Stated goal
Look through the entries below and extract exactly the lines from the one containing "X on the floor" through the one containing "imported = [obj", ends included.

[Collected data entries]
____
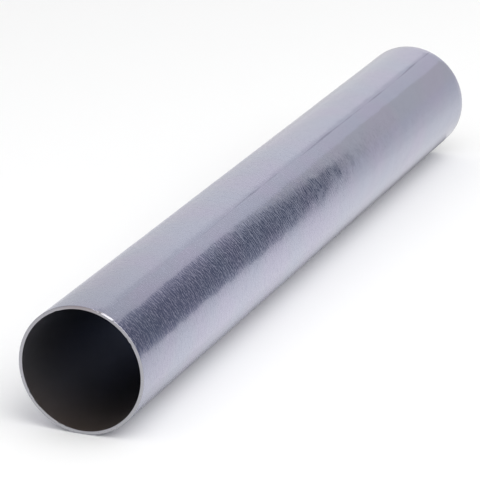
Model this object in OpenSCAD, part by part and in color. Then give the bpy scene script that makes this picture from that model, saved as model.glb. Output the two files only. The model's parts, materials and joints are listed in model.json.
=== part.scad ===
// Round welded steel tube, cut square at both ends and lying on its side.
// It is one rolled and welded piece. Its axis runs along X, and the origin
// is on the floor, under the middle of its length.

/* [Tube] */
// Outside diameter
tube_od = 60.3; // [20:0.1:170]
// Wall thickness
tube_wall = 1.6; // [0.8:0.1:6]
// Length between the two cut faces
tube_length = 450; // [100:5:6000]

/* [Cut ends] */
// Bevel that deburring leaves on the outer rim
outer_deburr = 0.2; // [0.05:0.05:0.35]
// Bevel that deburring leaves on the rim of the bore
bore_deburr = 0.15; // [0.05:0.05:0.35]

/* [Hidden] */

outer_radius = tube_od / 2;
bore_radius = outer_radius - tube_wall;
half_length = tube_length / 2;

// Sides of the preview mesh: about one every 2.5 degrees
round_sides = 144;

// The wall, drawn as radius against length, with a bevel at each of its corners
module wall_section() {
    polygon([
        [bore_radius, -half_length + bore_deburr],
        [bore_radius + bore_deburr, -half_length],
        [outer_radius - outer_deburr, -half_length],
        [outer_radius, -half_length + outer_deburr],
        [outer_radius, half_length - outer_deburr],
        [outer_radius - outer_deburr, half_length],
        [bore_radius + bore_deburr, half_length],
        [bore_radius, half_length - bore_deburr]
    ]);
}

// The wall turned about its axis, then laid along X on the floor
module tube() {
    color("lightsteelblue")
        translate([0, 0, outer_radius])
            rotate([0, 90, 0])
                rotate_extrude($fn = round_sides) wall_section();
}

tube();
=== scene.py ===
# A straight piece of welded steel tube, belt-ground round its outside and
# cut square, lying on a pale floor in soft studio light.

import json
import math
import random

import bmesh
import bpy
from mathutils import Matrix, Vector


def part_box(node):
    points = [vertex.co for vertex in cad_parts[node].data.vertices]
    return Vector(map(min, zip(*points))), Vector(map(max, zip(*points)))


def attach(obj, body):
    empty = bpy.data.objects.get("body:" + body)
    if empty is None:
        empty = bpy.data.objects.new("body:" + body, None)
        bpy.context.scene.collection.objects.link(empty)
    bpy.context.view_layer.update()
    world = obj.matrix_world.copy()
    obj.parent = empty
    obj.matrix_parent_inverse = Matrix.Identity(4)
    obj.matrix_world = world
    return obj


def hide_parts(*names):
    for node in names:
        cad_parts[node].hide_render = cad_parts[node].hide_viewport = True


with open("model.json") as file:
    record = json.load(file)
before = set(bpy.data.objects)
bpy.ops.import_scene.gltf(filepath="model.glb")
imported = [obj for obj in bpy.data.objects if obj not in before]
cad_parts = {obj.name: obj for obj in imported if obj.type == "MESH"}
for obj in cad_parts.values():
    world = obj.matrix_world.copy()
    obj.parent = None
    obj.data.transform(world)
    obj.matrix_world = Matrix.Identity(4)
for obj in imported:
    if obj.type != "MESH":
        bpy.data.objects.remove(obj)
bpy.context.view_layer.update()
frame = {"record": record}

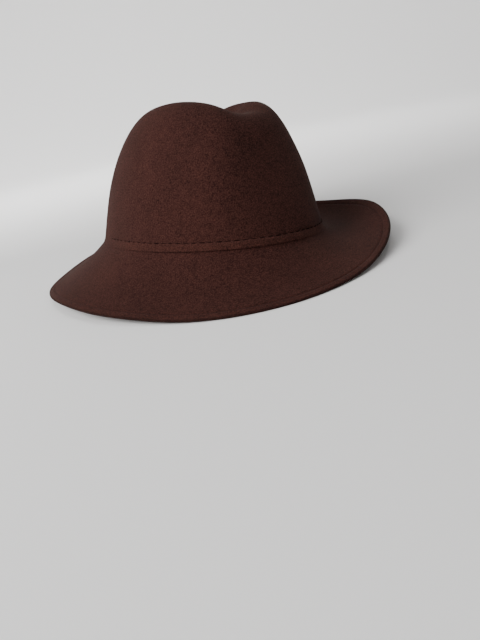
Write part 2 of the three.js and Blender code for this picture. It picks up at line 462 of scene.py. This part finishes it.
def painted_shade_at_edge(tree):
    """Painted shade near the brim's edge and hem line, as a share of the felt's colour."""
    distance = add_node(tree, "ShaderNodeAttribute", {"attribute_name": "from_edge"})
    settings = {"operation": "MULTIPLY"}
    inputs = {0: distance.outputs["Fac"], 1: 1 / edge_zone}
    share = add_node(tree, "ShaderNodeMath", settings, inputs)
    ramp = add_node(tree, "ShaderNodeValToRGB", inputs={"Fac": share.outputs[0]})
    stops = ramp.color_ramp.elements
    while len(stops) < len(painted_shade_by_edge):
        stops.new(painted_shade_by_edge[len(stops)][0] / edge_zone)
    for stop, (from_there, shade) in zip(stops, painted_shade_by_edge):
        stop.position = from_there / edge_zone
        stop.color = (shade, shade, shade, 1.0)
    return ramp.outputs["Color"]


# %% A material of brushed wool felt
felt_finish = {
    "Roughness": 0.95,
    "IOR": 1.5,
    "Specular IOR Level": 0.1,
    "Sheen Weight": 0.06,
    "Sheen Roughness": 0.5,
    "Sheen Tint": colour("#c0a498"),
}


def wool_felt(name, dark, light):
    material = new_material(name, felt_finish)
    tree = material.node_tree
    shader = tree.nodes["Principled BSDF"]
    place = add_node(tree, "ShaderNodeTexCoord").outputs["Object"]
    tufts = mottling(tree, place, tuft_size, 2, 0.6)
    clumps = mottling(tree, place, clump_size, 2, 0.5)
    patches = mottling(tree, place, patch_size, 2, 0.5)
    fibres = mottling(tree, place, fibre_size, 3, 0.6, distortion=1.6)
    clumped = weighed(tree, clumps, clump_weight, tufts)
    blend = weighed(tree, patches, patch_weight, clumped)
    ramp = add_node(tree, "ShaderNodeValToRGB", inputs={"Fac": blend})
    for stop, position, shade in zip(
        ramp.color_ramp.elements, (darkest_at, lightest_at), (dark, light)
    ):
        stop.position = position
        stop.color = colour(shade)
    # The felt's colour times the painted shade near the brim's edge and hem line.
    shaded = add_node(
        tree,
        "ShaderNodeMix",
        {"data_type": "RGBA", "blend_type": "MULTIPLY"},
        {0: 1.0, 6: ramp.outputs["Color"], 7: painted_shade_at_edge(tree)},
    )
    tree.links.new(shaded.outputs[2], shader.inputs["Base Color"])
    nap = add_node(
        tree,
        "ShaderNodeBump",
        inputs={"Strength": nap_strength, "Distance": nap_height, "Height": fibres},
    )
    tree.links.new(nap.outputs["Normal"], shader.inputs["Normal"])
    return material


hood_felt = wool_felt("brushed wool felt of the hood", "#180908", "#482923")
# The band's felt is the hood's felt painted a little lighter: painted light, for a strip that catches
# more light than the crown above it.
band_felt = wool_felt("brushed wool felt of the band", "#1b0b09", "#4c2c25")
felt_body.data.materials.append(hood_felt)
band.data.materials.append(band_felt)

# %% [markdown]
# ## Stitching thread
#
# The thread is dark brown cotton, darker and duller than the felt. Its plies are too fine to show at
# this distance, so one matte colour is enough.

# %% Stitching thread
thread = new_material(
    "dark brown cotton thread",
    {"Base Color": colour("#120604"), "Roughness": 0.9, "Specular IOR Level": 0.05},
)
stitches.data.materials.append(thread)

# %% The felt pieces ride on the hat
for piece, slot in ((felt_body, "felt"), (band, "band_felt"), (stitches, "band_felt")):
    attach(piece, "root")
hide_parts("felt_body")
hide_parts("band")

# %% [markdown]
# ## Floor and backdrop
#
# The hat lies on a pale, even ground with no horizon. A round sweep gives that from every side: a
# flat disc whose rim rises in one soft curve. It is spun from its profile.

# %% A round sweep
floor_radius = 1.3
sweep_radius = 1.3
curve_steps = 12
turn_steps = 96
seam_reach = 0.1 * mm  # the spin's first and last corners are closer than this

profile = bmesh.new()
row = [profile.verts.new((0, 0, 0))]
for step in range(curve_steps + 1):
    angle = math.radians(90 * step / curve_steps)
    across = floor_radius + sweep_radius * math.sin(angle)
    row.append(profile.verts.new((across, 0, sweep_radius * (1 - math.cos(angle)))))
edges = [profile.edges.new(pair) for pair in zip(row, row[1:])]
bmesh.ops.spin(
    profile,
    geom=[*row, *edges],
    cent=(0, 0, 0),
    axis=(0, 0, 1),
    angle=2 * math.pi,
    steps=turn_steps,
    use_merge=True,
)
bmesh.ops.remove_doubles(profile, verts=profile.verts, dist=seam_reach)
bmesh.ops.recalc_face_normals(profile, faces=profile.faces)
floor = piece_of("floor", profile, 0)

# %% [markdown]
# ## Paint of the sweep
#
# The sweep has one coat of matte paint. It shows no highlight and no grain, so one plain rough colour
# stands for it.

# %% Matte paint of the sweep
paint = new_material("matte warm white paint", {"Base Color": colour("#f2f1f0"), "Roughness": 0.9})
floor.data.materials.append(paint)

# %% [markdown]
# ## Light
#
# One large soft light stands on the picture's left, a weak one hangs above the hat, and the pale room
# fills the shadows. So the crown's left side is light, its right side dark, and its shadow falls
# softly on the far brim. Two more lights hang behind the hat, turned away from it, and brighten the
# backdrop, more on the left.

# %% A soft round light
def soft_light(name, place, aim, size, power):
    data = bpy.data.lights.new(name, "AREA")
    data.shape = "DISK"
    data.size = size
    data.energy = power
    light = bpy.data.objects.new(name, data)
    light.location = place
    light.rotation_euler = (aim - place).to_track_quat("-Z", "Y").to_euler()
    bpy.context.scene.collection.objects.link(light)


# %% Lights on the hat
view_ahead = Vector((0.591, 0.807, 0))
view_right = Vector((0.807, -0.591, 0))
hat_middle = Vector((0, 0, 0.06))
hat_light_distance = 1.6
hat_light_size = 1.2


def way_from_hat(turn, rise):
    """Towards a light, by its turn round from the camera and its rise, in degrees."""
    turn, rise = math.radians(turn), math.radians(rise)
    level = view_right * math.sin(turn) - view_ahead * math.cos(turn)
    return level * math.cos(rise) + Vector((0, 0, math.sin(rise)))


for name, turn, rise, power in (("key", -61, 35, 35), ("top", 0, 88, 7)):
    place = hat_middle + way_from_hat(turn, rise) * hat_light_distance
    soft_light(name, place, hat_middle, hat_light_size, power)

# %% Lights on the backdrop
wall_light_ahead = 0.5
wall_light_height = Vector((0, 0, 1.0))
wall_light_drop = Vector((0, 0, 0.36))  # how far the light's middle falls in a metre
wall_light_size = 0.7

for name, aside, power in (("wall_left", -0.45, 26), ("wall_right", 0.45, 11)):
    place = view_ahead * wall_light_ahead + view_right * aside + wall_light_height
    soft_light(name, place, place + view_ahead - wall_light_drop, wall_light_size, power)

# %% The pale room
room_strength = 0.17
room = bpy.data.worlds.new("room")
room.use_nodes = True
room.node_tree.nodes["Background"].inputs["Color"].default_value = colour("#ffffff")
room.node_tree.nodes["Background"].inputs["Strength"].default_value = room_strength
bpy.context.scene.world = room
____
The solution
// The wall turned about its axis, then laid along X on the floor
module tube() {
    color("lightsteelblue")
        translate([0, 0, outer_radius])
            rotate([0, 90, 0])
                rotate_extrude($fn = round_sides) wall_section();
}

tube();
=== scene.py ===
# A straight piece of welded steel tube, belt-ground round its outside and
# cut square, lying on a pale floor in soft studio light.

import json
import math
import random

import bmesh
import bpy
from mathutils import Matrix, Vector


def part_box(node):
    points = [vertex.co for vertex in cad_parts[node].data.vertices]
    return Vector(map(min, zip(*points))), Vector(map(max, zip(*points)))


def attach(obj, body):
    empty = bpy.data.objects.get("body:" + body)
    if empty is None:
        empty = bpy.data.objects.new("body:" + body, None)
        bpy.context.scene.collection.objects.link(empty)
    bpy.context.view_layer.update()
    world = obj.matrix_world.copy()
    obj.parent = empty
    obj.matrix_parent_inverse = Matrix.Identity(4)
    obj.matrix_world = world
    return obj


def hide_parts(*names):
    for node in names:
        cad_parts[node].hide_render = cad_parts[node].hide_viewport = True


with open("model.json") as file:
    record = json.load(file)
before = set(bpy.data.objects)
bpy.ops.import_scene.gltf(filepath="model.glb")
imported = [obj for obj in bpy.data.objects if obj not in before]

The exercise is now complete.